**INFORMATION SUPPLIED:**
====

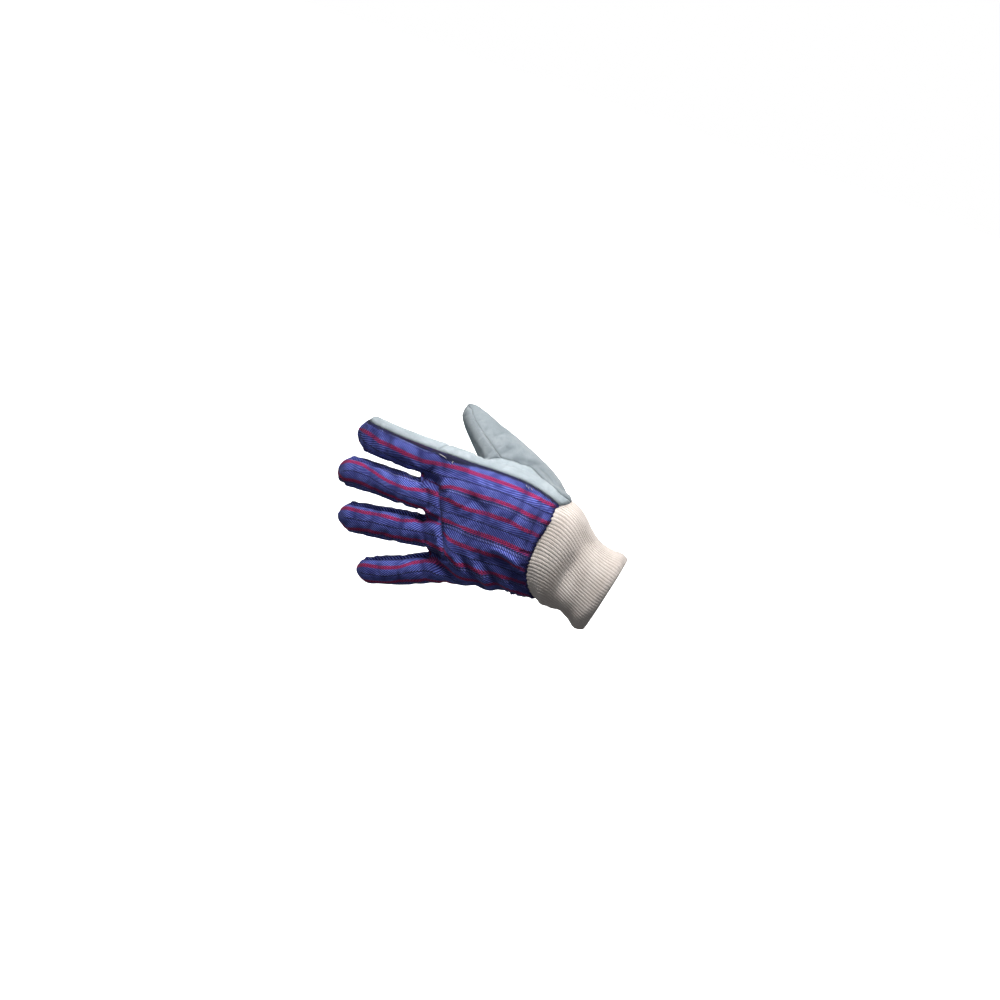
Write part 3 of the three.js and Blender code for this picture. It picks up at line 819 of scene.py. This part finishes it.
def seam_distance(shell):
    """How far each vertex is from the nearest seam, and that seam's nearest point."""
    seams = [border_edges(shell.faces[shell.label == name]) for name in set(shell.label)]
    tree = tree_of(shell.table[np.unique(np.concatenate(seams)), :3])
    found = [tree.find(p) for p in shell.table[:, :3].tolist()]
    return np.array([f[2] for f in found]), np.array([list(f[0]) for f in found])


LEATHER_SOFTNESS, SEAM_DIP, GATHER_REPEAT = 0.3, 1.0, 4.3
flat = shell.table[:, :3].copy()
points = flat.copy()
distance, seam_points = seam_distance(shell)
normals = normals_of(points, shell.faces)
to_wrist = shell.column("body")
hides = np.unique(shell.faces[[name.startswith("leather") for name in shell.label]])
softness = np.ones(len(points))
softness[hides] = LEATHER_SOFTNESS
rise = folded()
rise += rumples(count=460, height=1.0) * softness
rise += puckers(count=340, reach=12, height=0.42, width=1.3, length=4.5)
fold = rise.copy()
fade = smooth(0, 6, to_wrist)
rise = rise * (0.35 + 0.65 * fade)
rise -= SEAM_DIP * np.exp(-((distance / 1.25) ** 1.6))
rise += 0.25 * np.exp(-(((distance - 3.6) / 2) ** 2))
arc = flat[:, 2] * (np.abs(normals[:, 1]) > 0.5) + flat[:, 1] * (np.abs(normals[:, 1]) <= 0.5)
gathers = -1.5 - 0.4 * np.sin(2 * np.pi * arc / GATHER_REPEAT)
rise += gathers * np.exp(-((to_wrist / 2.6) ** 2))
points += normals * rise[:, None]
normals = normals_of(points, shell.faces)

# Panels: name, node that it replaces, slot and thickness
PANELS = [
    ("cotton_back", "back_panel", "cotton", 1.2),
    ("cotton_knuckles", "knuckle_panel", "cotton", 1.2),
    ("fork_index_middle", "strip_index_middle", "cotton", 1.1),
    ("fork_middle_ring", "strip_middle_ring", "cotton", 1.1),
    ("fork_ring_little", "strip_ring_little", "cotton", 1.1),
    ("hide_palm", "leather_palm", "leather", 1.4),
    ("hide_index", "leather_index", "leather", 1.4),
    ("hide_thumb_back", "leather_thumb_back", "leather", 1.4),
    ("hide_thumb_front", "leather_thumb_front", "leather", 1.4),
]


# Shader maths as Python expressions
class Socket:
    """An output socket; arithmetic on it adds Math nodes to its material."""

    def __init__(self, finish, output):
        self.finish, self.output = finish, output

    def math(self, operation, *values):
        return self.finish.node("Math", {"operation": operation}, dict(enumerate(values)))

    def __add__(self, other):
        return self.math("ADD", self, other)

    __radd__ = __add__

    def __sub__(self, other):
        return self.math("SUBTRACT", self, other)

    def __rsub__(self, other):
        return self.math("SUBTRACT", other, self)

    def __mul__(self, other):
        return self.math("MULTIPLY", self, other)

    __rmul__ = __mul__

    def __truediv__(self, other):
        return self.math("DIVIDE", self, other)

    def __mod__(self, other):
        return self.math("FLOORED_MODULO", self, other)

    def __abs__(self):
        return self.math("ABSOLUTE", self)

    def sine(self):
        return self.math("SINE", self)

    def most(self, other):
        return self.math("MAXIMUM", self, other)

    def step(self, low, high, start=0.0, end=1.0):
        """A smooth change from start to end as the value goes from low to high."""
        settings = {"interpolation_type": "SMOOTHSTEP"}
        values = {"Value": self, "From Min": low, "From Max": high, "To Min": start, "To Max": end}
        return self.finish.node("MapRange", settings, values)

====

**YOUR GOAL:**
Repeat the data precisely, line by line.

**FINAL ANSWER:**
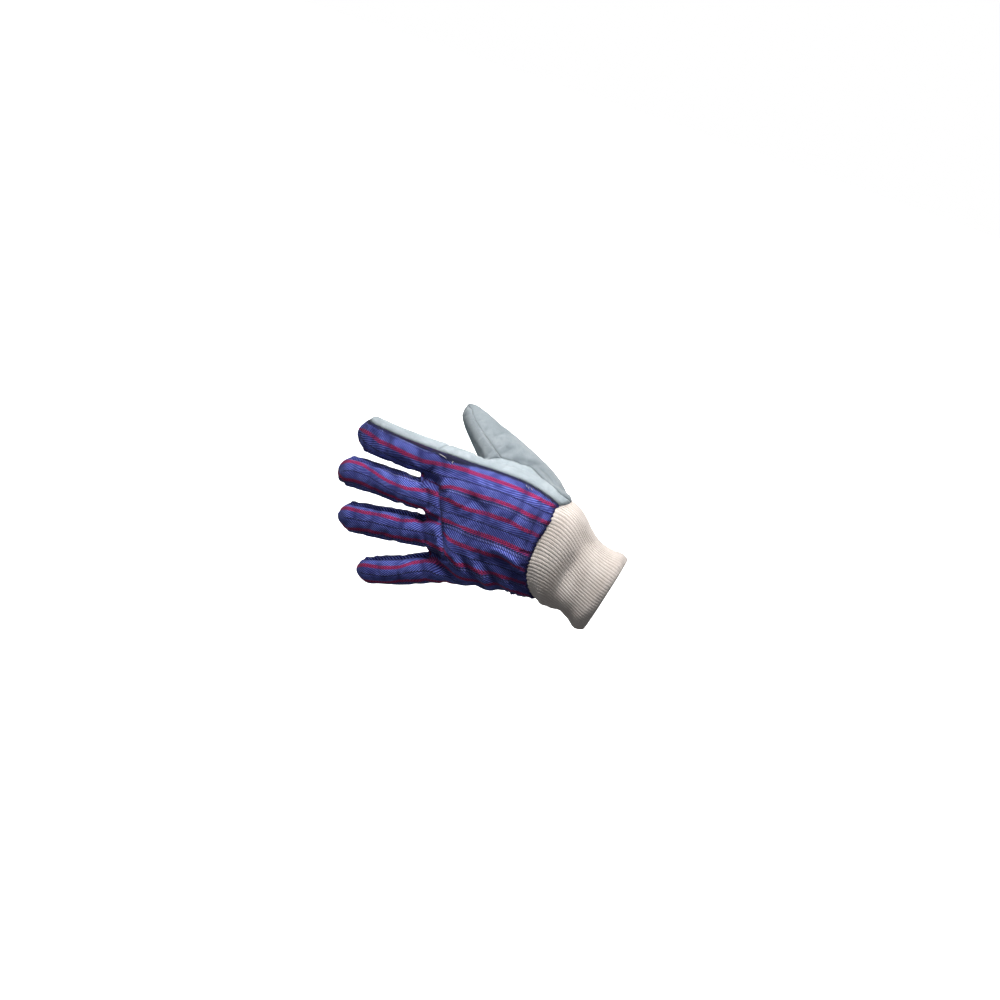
Write part 3 of the three.js and Blender code for this picture. It picks up at line 819 of scene.py. This part finishes it.
def seam_distance(shell):
    """How far each vertex is from the nearest seam, and that seam's nearest point."""
    seams = [border_edges(shell.faces[shell.label == name]) for name in set(shell.label)]
    tree = tree_of(shell.table[np.unique(np.concatenate(seams)), :3])
    found = [tree.find(p) for p in shell.table[:, :3].tolist()]
    return np.array([f[2] for f in found]), np.array([list(f[0]) for f in found])


LEATHER_SOFTNESS, SEAM_DIP, GATHER_REPEAT = 0.3, 1.0, 4.3
flat = shell.table[:, :3].copy()
points = flat.copy()
distance, seam_points = seam_distance(shell)
normals = normals_of(points, shell.faces)
to_wrist = shell.column("body")
hides = np.unique(shell.faces[[name.startswith("leather") for name in shell.label]])
softness = np.ones(len(points))
softness[hides] = LEATHER_SOFTNESS
rise = folded()
rise += rumples(count=460, height=1.0) * softness
rise += puckers(count=340, reach=12, height=0.42, width=1.3, length=4.5)
fold = rise.copy()
fade = smooth(0, 6, to_wrist)
rise = rise * (0.35 + 0.65 * fade)
rise -= SEAM_DIP * np.exp(-((distance / 1.25) ** 1.6))
rise += 0.25 * np.exp(-(((distance - 3.6) / 2) ** 2))
arc = flat[:, 2] * (np.abs(normals[:, 1]) > 0.5) + flat[:, 1] * (np.abs(normals[:, 1]) <= 0.5)
gathers = -1.5 - 0.4 * np.sin(2 * np.pi * arc / GATHER_REPEAT)
rise += gathers * np.exp(-((to_wrist / 2.6) ** 2))
points += normals * rise[:, None]
normals = normals_of(points, shell.faces)

# Panels: name, node that it replaces, slot and thickness
PANELS = [
    ("cotton_back", "back_panel", "cotton", 1.2),
    ("cotton_knuckles", "knuckle_panel", "cotton", 1.2),
    ("fork_index_middle", "strip_index_middle", "cotton", 1.1),
    ("fork_middle_ring", "strip_middle_ring", "cotton", 1.1),
    ("fork_ring_little", "strip_ring_little", "cotton", 1.1),
    ("hide_palm", "leather_palm", "leather", 1.4),
    ("hide_index", "leather_index", "leather", 1.4),
    ("hide_thumb_back", "leather_thumb_back", "leather", 1.4),
    ("hide_thumb_front", "leather_thumb_front", "leather", 1.4),
]


# Shader maths as Python expressions
class Socket:
    """An output socket; arithmetic on it adds Math nodes to its material."""

    def __init__(self, finish, output):
        self.finish, self.output = finish, output

    def math(self, operation, *values):
        return self.finish.node("Math", {"operation": operation}, dict(enumerate(values)))

    def __add__(self, other):
        return self.math("ADD", self, other)

    __radd__ = __add__

    def __sub__(self, other):
        return self.math("SUBTRACT", self, other)

    def __rsub__(self, other):
        return self.math("SUBTRACT", other, self)

    def __mul__(self, other):
        return self.math("MULTIPLY", self, other)

    __rmul__ = __mul__

    def __truediv__(self, other):
        return self.math("DIVIDE", self, other)

    def __mod__(self, other):
        return self.math("FLOORED_MODULO", self, other)

    def __abs__(self):
        return self.math("ABSOLUTE", self)

    def sine(self):
        return self.math("SINE", self)

    def most(self, other):
        return self.math("MAXIMUM", self, other)

    def step(self, low, high, start=0.0, end=1.0):
        """A smooth change from start to end as the value goes from low to high."""
        settings = {"interpolation_type": "SMOOTHSTEP"}
        values = {"Value": self, "From Min": low, "From Max": high, "To Min": start, "To Max": end}
        return self.finish.node("MapRange", settings, values)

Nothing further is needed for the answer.